What will that be? Iraq's ties to al Qaeda? No evidence so far, and the administration has even stopped talking about that mythical meeting in Prague. Saddam Hussein's refusal to cooperate with the U.N. inspectors? For the moment, they have free run of the country, even of the hideously extravagant palaces. Iraq's failure to account for various sinister weapon ingredients it once had? Bush representatives are thundering away about this, but those 12,000 pages of documents and the accompanying CD-ROMs do not make for high drama. Bush needs a Pearl Harbor, not some disputed aluminum tubing or buried canisters.
Despite the desire for territory, riches or power that drive most wars, regimes itching to fight almost always find an immediate pretext. When Germany launched its long-prepared blitzkrieg against Poland in 1939, it claimed it was avenging cross-border attacks by Polish soldiers, who seized a German radio station and broadcast hostile statements. Newspapers around the world carried the story. After the war, it was revealed that the attackers were German SS troops dressed in Polish uniforms. As Hermann Goering. commander of the Luftwaffe, said before being sentenced to death at Nuremberg, "The people can always be brought to the bidding of the leaders. . . . All you have to do is tell them they are being attacked, and denounce the peacemakers for lack of patriotism and exposing the country to danger. It works the same in any country."
Indeed it does. The United States has long found its own share of war pretexts. Eager to seize the crumbling overseas empire of Spain, President William McKinley had no convenient excuse until, providentially, the U.S. battleship Maine exploded in Havana harbor. The Spaniards apparently had nothing to do with this -- historians think that spontaneous combustion in a coal bunker ignited the ship's powder magazine -- but it didn't matter. Crowds shouted, "Remember the Maine!" as the United States took over Spanish possessions around the world, grabbing even Hawaii, which had no connection to Spain whatever.

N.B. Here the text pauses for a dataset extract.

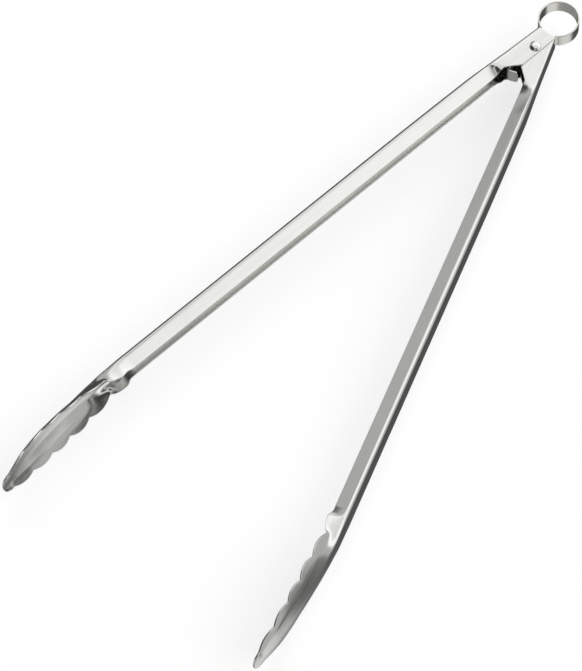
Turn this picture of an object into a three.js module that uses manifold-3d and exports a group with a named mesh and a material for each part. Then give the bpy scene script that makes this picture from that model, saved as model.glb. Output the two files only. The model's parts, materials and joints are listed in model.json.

In 1964, when Lyndon Johnson was eager to escalate the war in Vietnam, he pointed to attacks on U.S. destroyers in the Gulf of Tonkin. This provoked a stern Senate resolution and the first big bombing raids on North Vietnam. Only much later did it emerge that one destroyer was sailing provocatively close to the North Vietnamese coast, and the second of these attacks had never happened at all.